His proof is how quickly the project fell into place: "I'd love to say, 'We gathered together the greatest team to do this,' but we didn't do it. We just said, 'We'e doing the show,' and the best in this business flocked to us."

To give these "best" enough creative room to do their best called for "abut $5.5 million - less than a monstrous British musical - but it's the most anybody has spent on an R," David notes, adding a postcript which spells out that initial: "We don't use the word 'revival.'"

Be that as it may, revival is a word Zaks revels in, having helmed Tony-winning revivals of The House of Blue Leaves and Anything Goes and a Tony-nominated one of The Front Page. All three were impeccably cast and included performances (several Tony-winning ones) that seemed sculptured into place – fresher than the law of diminishing returns allows.

Zaks's secret lies simply in tricking himself into thinking he's getting the first shot at the material. "I don't like the word 'revival,'" he admits. "We're just doing a new version of what I perceive to be a classic. When you go over to England and see the Royal Shakespeare doing Richard I or Henry V, nobody refers to them as revivals over there. 'We're doing a play.' My point is: I wouldn't know how to think of Guys and Dolls as a revival. I think of it as a new show. That's the excitement in it. It's the version of the show I'd like to think I would've done had never been done before."

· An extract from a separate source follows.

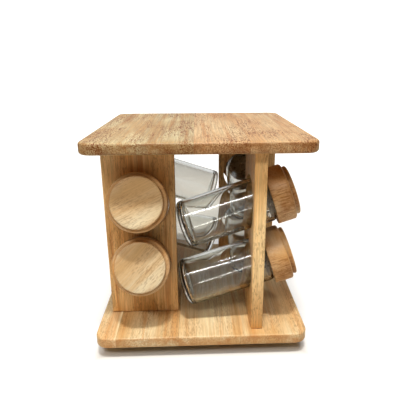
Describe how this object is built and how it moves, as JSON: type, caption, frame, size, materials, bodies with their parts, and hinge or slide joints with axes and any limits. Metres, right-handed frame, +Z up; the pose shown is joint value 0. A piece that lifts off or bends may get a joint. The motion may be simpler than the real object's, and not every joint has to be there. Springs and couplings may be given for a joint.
{
  "type": "revolving spice rack",
  "caption": "Square revolving countertop spice rack of pale wood, with tilted glass jars held in holes through upright panels.",
  "frame": {"origin": "on the floor under the middle of the rack, at the bottom of the feet", "axes": "+Z up, -Y towards the front panel's outer face, +X to the right"},
  "size_m": [0.2, 0.2, 0.205],
  "materials": {
    "board_wood": "satin oiled rubberwood, open pores",
    "panel_wood": "satin oiled rubberwood, upright grain",
    "cap_wood": "satin lacquered turned rubberwood",
    "dowel_wood": "plain unfinished birch dowel",
    "jar_glass": "clear glass with a faint grey-green edge",
    "plug_plastic": "translucent natural polyethylene",
    "plated_steel": "zinc-plated pressed steel",
    "foot_rubber": "matt black rubber"
  },
  "bodies": {
    "stand": {"swivel_lower_plate": "plated_steel", "rubber_foot_back_right": "foot_rubber", "rubber_foot_back_left": "foot_rubber", "rubber_foot_front_left": "foot_rubber", "rubber_foot_front_right": "foot_rubber"},
    "ball_ring": {"bearing_ball_ring": "plated_steel"},
    "carousel": {"swivel_upper_plate": "plated_steel", "base_board": "board_wood", "top_board": "board_wood", "swivel_screw_back_right": "plated_steel", "swivel_screw_back_left": "plated_steel", "swivel_screw_front_left": "plated_steel", "swivel_screw_front_right": "plated_steel", "panel_front": "panel_wood", "dowel_front_1": "dowel_wood", "panel_screw_front_1": "plated_steel", "dowel_front_2": "dowel_wood", "panel_screw_front_2": "plated_steel", "panel_right": "panel_wood", "dowel_right_1": "dowel_wood", "panel_screw_right_1": "plated_steel", "dowel_right_2": "dowel_wood", "panel_screw_right_2": "plated_steel", "panel_back": "panel_wood", "dowel_back_1": "dowel_wood", "panel_screw_back_1": "plated_steel", "dowel_back_2": "dowel_wood", "panel_screw_back_2": "plated_steel", "panel_left": "panel_wood", "dowel_left_1": "dowel_wood", "panel_screw_left_1": "plated_steel", "dowel_left_2": "dowel_wood", "panel_screw_left_2": "plated_steel"},
    "jar_front_lower": {"glass_jar_front_lower": "jar_glass"},
    "cap_front_lower": {"wooden_cap_front_lower": "cap_wood", "cap_plug_front_lower": "plug_plastic"},
    "jar_front_upper": {"glass_jar_front_upper": "jar_glass"},
    "cap_front_upper": {"wooden_cap_front_upper": "cap_wood", "cap_plug_front_upper": "plug_plastic"},
    "jar_right_lower": {"glass_jar_right_lower": "jar_glass"},
    "cap_right_lower": {"wooden_cap_right_lower": "cap_wood", "cap_plug_right_lower": "plug_plastic"},
    "jar_right_upper": {"glass_jar_right_upper": "jar_glass"},
    "cap_right_upper": {"wooden_cap_right_upper": "cap_wood", "cap_plug_right_upper": "plug_plastic"},
    "jar_back_lower": {"glass_jar_back_lower": "jar_glass"},
    "cap_back_lower": {"wooden_cap_back_lower": "cap_wood", "cap_plug_back_lower": "plug_plastic"},
    "jar_back_upper": {"glass_jar_back_upper": "jar_glass"},
    "cap_back_upper": {"wooden_cap_back_upper": "cap_wood", "cap_plug_back_upper": "plug_plastic"},
    "jar_left_lower": {"glass_jar_left_lower": "jar_glass"},
    "cap_left_lower": {"wooden_cap_left_lower": "cap_wood", "cap_plug_left_lower": "plug_plastic"},
    "jar_left_upper": {"glass_jar_left_upper": "jar_glass"},
    "cap_left_upper": {"wooden_cap_left_upper": "cap_wood", "cap_plug_left_upper": "plug_plastic"}
  },
  "joints": [
    {"name": "carousel_spin", "type": "hinge", "parent": "stand", "child": "carousel", "pos_m": [0, 0, 0.0059], "axis": [0, 0, 1], "continuous": true},
    {"name": "ball_ring_spin", "type": "hinge", "parent": "stand", "child": "ball_ring", "pos_m": [0, 0, 0.0059], "axis": [0, 0, 1], "continuous": true},
    {"name": "jar_front_lower_slide", "type": "slide", "parent": "carousel", "child": "jar_front_lower", "axis": [0, -0.95, 0.3123], "range_m": [0, 0.13]},
    {"name": "cap_front_lower_lift", "type": "slide", "parent": "jar_front_lower", "child": "cap_front_lower", "axis": [0, -0.95, 0.3123], "range_m": [0, 0.035]},
    {"name": "jar_front_upper_slide", "type": "slide", "parent": "carousel", "child": "jar_front_upper", "axis": [0, -0.95, 0.3123], "range_m": [0, 0.13]},
    {"name": "cap_front_upper_lift", "type": "slide", "parent": "jar_front_upper", "child": "cap_front_upper", "axis": [0, -0.95, 0.3123], "range_m": [0, 0.035]},
    {"name": "jar_right_lower_slide", "type": "slide", "parent": "carousel", "child": "jar_right_lower", "axis": [0.95, 0, 0.3123], "range_m": [0, 0.13]},
    {"name": "cap_right_lower_lift", "type": "slide", "parent": "jar_right_lower", "child": "cap_right_lower", "axis": [0.95, 0, 0.3123], "range_m": [0, 0.035]},
    {"name": "jar_right_upper_slide", "type": "slide", "parent": "carousel", "child": "jar_right_upper", "axis": [0.95, 0, 0.3123], "range_m": [0, 0.13]},
    {"name": "cap_right_upper_lift", "type": "slide", "parent": "jar_right_upper", "child": "cap_right_upper", "axis": [0.95, 0, 0.3123], "range_m": [0, 0.035]},
    {"name": "jar_back_lower_slide", "type": "slide", "parent": "carousel", "child": "jar_back_lower", "axis": [0, 0.95, 0.3123], "range_m": [0, 0.13]},
    {"name": "cap_back_lower_lift", "type": "slide", "parent": "jar_back_lower", "child": "cap_back_lower", "axis": [0, 0.95, 0.3123], "range_m": [0, 0.035]},
    {"name": "jar_back_upper_slide", "type": "slide", "parent": "carousel", "child": "jar_back_upper", "axis": [0, 0.95, 0.3123], "range_m": [0, 0.13]},
    {"name": "cap_back_upper_lift", "type": "slide", "parent": "jar_back_upper", "child": "cap_back_upper", "axis": [0, 0.95, 0.3123], "range_m": [0, 0.035]},
    {"name": "jar_left_lower_slide", "type": "slide", "parent": "carousel", "child": "jar_left_lower", "axis": [-0.95, 0, 0.3123], "range_m": [0, 0.13]},
    {"name": "cap_left_lower_lift", "type": "slide", "parent": "jar_left_lower", "child": "cap_left_lower", "axis": [-0.95, 0, 0.3123], "range_m": [0, 0.035]},
    {"name": "jar_left_upper_slide", "type": "slide", "parent": "carousel", "child": "jar_left_upper", "axis": [-0.95, 0, 0.3123], "range_m": [0, 0.13]},
    {"name": "cap_left_upper_lift", "type": "slide", "parent": "jar_left_upper", "child": "cap_left_upper", "axis": [-0.95, 0, 0.3123], "range_m": [0, 0.035]}
  ],
  "couplings": [
    {"joint": "ball_ring_spin", "follows": "carousel_spin", "ratio": 0.5}
  ]
}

Ensemble acting is a specialty with Zaks, who began as an actor and thus has a first-person insight into the craft. Were he to stake out a role for himself among the mangy menagerie of Guys and Dolls, it would be that of Nathan Detroit – the crap-shooting kingpin who, while eluding the marital news of his ever-lovin' Adelaide, bets highroller Sky Masterson he can't bed a high-collared mission broad Sarah Brown. But directing has ballooned Zaks's perspective beyond the demands of a single role. "I find myself pretending to be all of them. It's much more fun – you can do that when you're directing.